#### [Task goal]
Beginning at the line with "Reconstruct the object", output each line to the end of the listing below exactly, please.
┌──
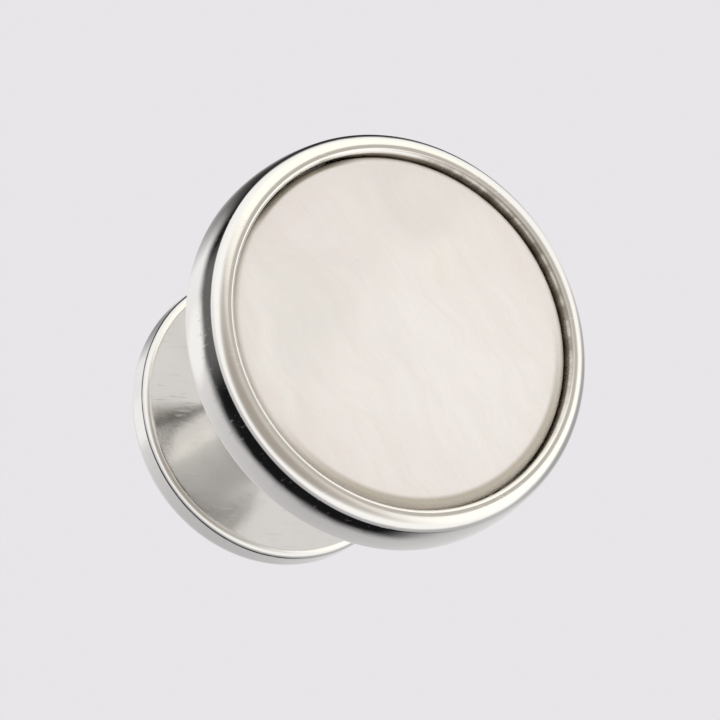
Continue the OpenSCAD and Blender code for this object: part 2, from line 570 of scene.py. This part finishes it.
def cos_deg(degrees):
    return math.cos(math.radians(degrees))


def bearing(degrees):
    """A direction square to the stud's axis, in degrees from +X towards +Z."""
    return (cos_deg(degrees), 0, cos_deg(degrees - 90))


def band_share(n, direction, front):
    """The share of the dark band in a direction.

    The band runs round behind the stud, open on the right and a little fainter at the upper left.
    """
    around = n.vector("NORMALIZE", n.vector("MULTIPLY", direction, (1, 0, 1)))
    arch = n.smooth(n.dot(around, bearing(176)), cos_deg(154), cos_deg(114))
    fainter = n.smooth(n.dot(around, bearing(152)), cos_deg(38), cos_deg(16), 1, 0.85)
    starts = n.smooth(front, cos_deg(111), cos_deg(121))
    ends = n.smooth(front, cos_deg(144), cos_deg(135))
    return n.product(arch, fainter, starts, ends)


def make_world():
    """The room that reflections and light come from, and the plain backdrop that the camera sees.

    The room is pale, with bright and dim round places and a dark band.
    """
    world = bpy.data.worlds.new("studio")
    world.use_nodes = True
    bpy.context.scene.world = world
    n = Nodes(world.node_tree)
    direction = n.add("TexCoord").outputs["Generated"]
    front = n.dot(direction, (0, -1, 0))
    height = n.dot(direction, (0, 0, 1))
    toward = camera_direction()
    mirrored = (-toward.x, toward.y, -toward.z)

    def with_places(light, places):
        """The light with round places over it.

        Each has a direction, the angles off it where it starts to fade and ends, and a colour.
        """
        for aim, inner, outer, colour in places:
            share = n.smooth(n.dot(direction, aim), cos_deg(outer), cos_deg(inner))
            light = n.mix(share, light, rgba(*colour))
        return light

    behind = n.mix(n.smooth(height, -0.9, 0.9), rgba(*ROOM_LOW), rgba(*ROOM_HIGH))
    light = n.mix(n.smooth(front, cos_deg(80), cos_deg(100)), rgba(*ROOM_FRONT), behind)
    light = n.mix(n.smooth(front, cos_deg(60), cos_deg(25)), light, rgba(*ROOM_AHEAD))
    light = with_places(light, (
        # The two bright places that the rim shows, where the area lights are
        ((0.18, -0.643, 0.745), 10, 38, (1.13, 1.10, 1.00)),
        ((0.745, -0.643, -0.175), 10, 38, (1.16, 1.13, 1.07)),
        # What the inlay mirrors to the camera, the room round the camera, and the right
        (mirrored, 3, 14, (0.52, 0.49, 0.45)),
        (tuple(toward), 8, 45, (0.40, 0.36, 0.32)),
        ((1, 0.1, 0), 5, 32, (0.38, 0.38, 0.39)),
    ))
    light = n.mix(band_share(n, direction, front), light, rgba(*DARK_BAND))
    light = with_places(light, (
        # A bright gap behind on the left, and a dark place behind and above
        ((-0.487, 0.839, 0.244), 6, 13, (0.95, 0.94, 0.93)),
        ((0.28, 0.574, 0.77), 13, 35, (0.03, 0.03, 0.03)),
    ))
    seen = n.mix(n.add("LightPath").outputs["Is Camera Ray"], light, rgba(*BACKDROP))
    background = n.add("Background", {"Color": seen})
    n.add("OutputWorld", {"Surface": background.outputs[0]})


LIGHT_DISTANCE = 250


def make_area_light(name, direction, size, radiance):
    """A soft box that faces the stud. Reflections leave it out: the world has its bright place."""
    data = bpy.data.lights.new(name, "AREA")
    data.shape = "RECTANGLE"
    data.size = size[0] * MM
    data.size_y = size[1] * MM
    data.energy = radiance * math.pi * data.size * data.size_y
    light = bpy.data.objects.new(name, data)
    bpy.context.scene.collection.objects.link(light)
    light.visible_glossy = False
    place = Vector(direction).normalized() * LIGHT_DISTANCE * MM
    turn = (-place).to_track_quat("-Z", "Y").to_matrix().to_4x4()
    light.matrix_world = Matrix.Translation(place) @ turn


GROUND_Z = -150
GROUND_SIZE = 3000
GROUND_DARK = (0.49, 0.48, 0.50)
GROUND_PALE = (0.51, 0.50, 0.52)
GROUND_ROUGHNESS = 0.8
GROUND_GLOW_COLOUR = (0.96, 0.95, 1.0)
GROUND_GLOW = 0.41


def make_floor():
    """A plain pale floor, far below the stud. Only the camera sees it."""
    mesh = bpy.data.meshes.new("floor")
    half = GROUND_SIZE / 2 * MM
    corners = [(-half, -half, 0), (half, -half, 0), (half, half, 0), (-half, half, 0)]
    mesh.from_pydata(corners, [], [(0, 1, 2, 3)])
    floor = bpy.data.objects.new("floor", mesh)
    bpy.context.scene.collection.objects.link(floor)
    floor.location.z = GROUND_Z * MM
    mat, n, shader = material("floor")
    grain = n.noise(n.add("TexCoord").outputs["Object"], 60.0, 3.0)
    tint = n.mix(grain, rgba(*GROUND_DARK), rgba(*GROUND_PALE))
    n.tree.links.new(tint, shader.inputs["Base Color"])
    shader.inputs["Roughness"].default_value = GROUND_ROUGHNESS
    shader.inputs["Emission Color"].default_value = rgba(*GROUND_GLOW_COLOUR)
    shader.inputs["Emission Strength"].default_value = GROUND_GLOW
    mesh.materials.append(mat)
    for ray in ("diffuse", "glossy", "transmission", "shadow"):
        setattr(floor, "visible_" + ray, False)


setting = make_setting()
inlay = make_inlay()
post = make_post()
for piece, node, slot in (
    (setting, "setting", "setting_metal"),
    (inlay, "inlay", "mother_of_pearl"),
    (post, "post", "post_metal"),
):
    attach(piece, "root")
    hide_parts(node)

setting_metal = polished("setting_metal", SETTING_COLOUR, groove_shade, *SETTING_FINISH)
setting.data.materials.append(setting_metal)
post_metal = polished("post_metal", POST_COLOUR, post_shade, *POST_FINISH)
post.data.materials.append(post_metal)
inlay.data.materials.append(pearl_material())

make_camera()
make_world()
make_area_light("key", (0.1, -0.65, 0.75), (120, 90), 2.9)
make_area_light("fill", (0.75, -0.64, -0.18), (90, 90), 2.4)
make_floor()
bpy.context.scene.view_settings.view_transform = "Standard"
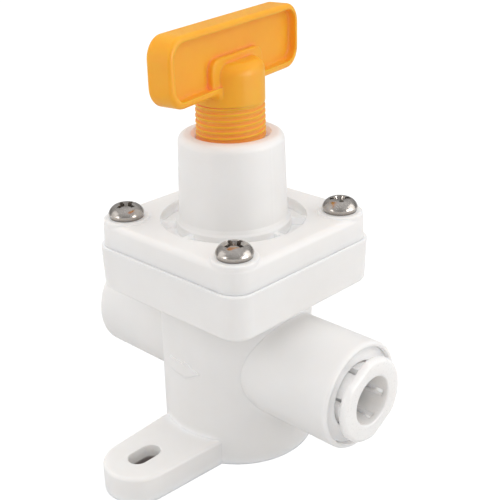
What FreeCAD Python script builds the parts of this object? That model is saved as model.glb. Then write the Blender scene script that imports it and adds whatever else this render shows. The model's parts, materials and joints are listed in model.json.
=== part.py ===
"""Small moulded-plastic diaphragm pressure regulator with push-fit tube ports.

Frame: origin on the barrel axis in the plane of the base, +Z up along the adjusting screw,
+X the way the water flows, and a foot tab toward -Y and +Y. Units are millimetres and degrees.
"""
import FreeCAD
import Part
import math
import os

V = FreeCAD.Vector

# ---- driving dimensions -------------------------------------------------------------------
TUBE_D = 9.525                 # 3/8 inch tube that both ports take
TUBE_PLAY = 0.0875             # running clearance round the tube
TUBE_POCKET_R = TUBE_D / 2 + TUBE_PLAY
FIT_GAP = 0.04                 # gap left between parts that touch in reality
SLIP_GAP = 0.05                # gap all round a part that is pushed into a bore
OVERSHOOT = 1.0                # how far cutters reach past the faces they open

PORT_Z = 20.0                  # height of the two ports' common axis
PORT_R = 10.7
PORT_END = 32.3                # half the length over the port mouths
PORT_RIM_FILLET = 0.7
BARREL_R = 15.5
BARREL_BASE_R = 15.6

PARTING_Z = 43.0               # where bonnet and body meet
FLANGE_HALF = 19.95
FLANGE_BOTTOM_HALF = 19.7
FLANGE_CORNER_R = 4.2
FLANGE_BOTTOM_Z = 33.8
FLANGE_EDGE_FILLET = 0.9       # under the flange; the parting edge is nearly sharp
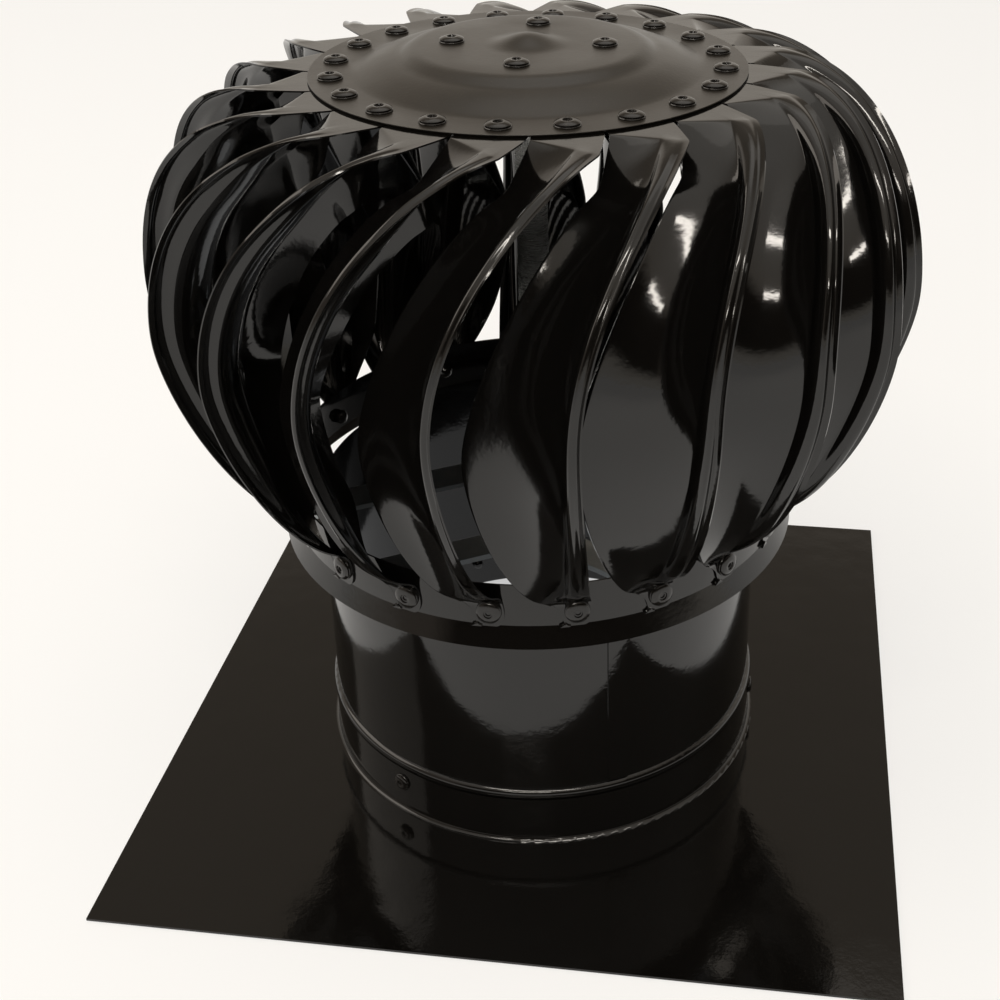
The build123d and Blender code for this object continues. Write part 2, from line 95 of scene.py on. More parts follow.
class VaneSizes(bpy.types.PropertyGroup):
    number: count("Vanes", "Vanes round the head", 20)
    first: turn("First vane", "Angle of the first vane's cap rivet", -52.7)
    sheet: length("Sheet", "Thickness of the vane sheet", 0.5 * MM)
    bead_width: length("Bead width", "Width of the stiffening bead", 6.4 * MM)
    bead_height: length("Bead height", "Height of the stiffening bead", 2.5 * MM)
    bead_to_lip: length("Lip", "Flat strip between the bead and the lip", 1.4 * MM)
    tip_radius: length("Tip radius", "How far out the pointed tip stands", 83.0 * MM)
    tip_angle: turn("Tip angle", "Tip ahead of the cap rivet", 2.5)
    tab_top: length("Tab top", "Height of the tab's upper face", 239.4 * MM)
    belly_radius: length("Belly radius", "Widest radius of the lips", 122.5 * MM)
    belly_height: length("Belly height", "Height of the widest place", 173.5 * MM)
    belly_lag: turn("Belly lag", "Lip at the widest place behind the cap rivet", -22.9)
    back_radius: length("Inner edge radius", "Widest radius of the inner edges", 99.6 * MM)
    back_height: length("Inner edge height", "Height of that widest place", 158.0 * MM)
    back_lag: turn("Inner edge lag", "Inner edge there behind the cap rivet", -39.9)
    return_width: length("Return width", "How far the folded inner edge runs on behind the crease", 6.5 * MM)
    return_depth: length("Return depth", "How far the folded inner edge goes towards the shaft", 13.0 * MM)
    hollow: length("Hollow", "How far the vane is scooped inwards between lip and inner edge", 5.8 * MM)
    corner_radius: length("Corner radius", "Radius of the corner under the tab", 79.0 * MM)
    corner_lag: turn("Corner lag", "Corner behind the cap rivet", -14.7)
    corner_drop: length("Corner drop", "Corner below the tab's upper face", 11.0 * MM)
    foot_radius: length("Foot radius", "Outer face of the foot on the ring", 84.0 * MM)
    foot_lag: turn("Foot rivet lag", "Foot rivet behind the cap rivet", -20.5)
    foot_rivet_height: length("Foot rivet height", "Height of the ring's rivets", 98.5 * MM)
    foot_lip_lag: turn("Foot lip lag", "Lip at the foot, behind the cap rivet", -18.0)
    foot_lip_rise: length("Foot lip rise", "Lip there above the foot rivet", 5.4 * MM)
    foot_back_lag: turn("Foot inner edge lag", "Inner edge at the foot, behind the cap rivet", -26.1)
    foot_back_rise: length("Foot inner edge rise", "Inner edge there above the foot rivet", 2.9 * MM)
    tab_left: turn("Tab left side", "Left side of the flat tab, from the cap rivet", -9.7)
    tab_right: turn("Tab right side", "Right side of the flat tab, from the cap rivet", 7.8)
    tab_end: length("Tab end", "How far out the right side of the tab runs", 67.2 * MM)
    tab_bend: length("Tab bend", "Where the left side of the tab bends down", 68.8 * MM)
    rows: count("Rows", "Rows of faces down the vane", 26)


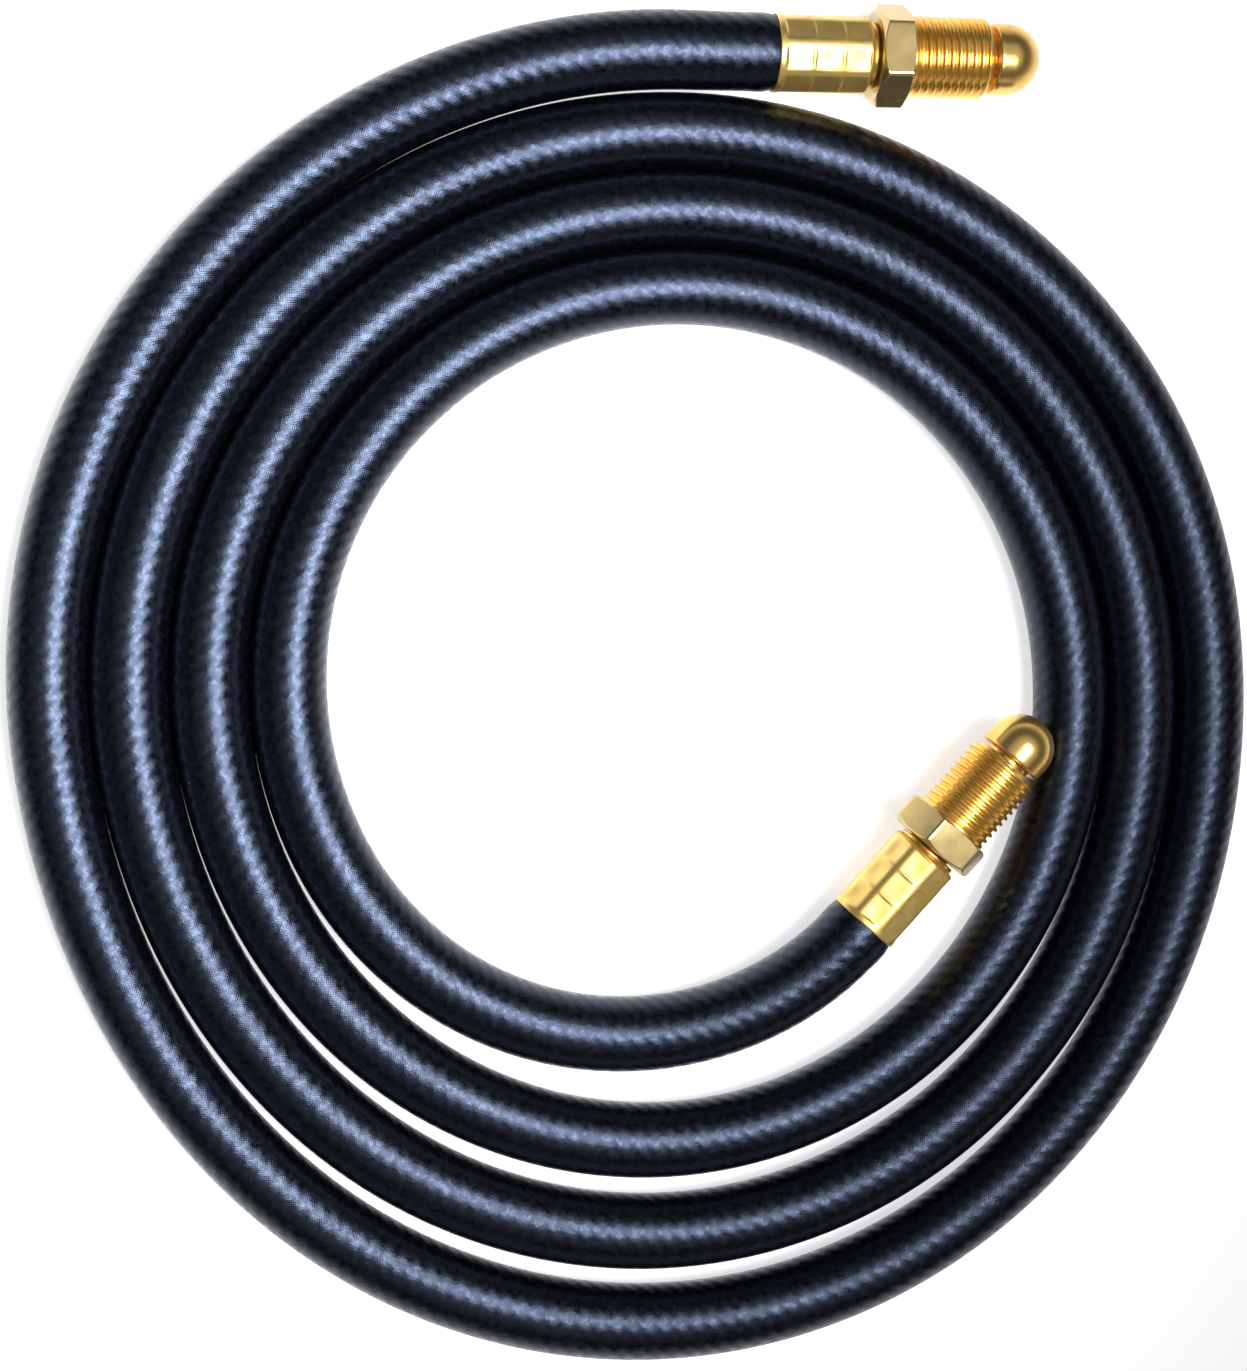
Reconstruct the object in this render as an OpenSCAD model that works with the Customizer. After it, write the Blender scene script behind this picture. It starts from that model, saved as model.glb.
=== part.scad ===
└──
#### [Response]
Reconstruct the object in this render as an OpenSCAD model that works with the Customizer. After it, write the Blender scene script behind this picture. It starts from that model, saved as model.glb.
=== part.scad ===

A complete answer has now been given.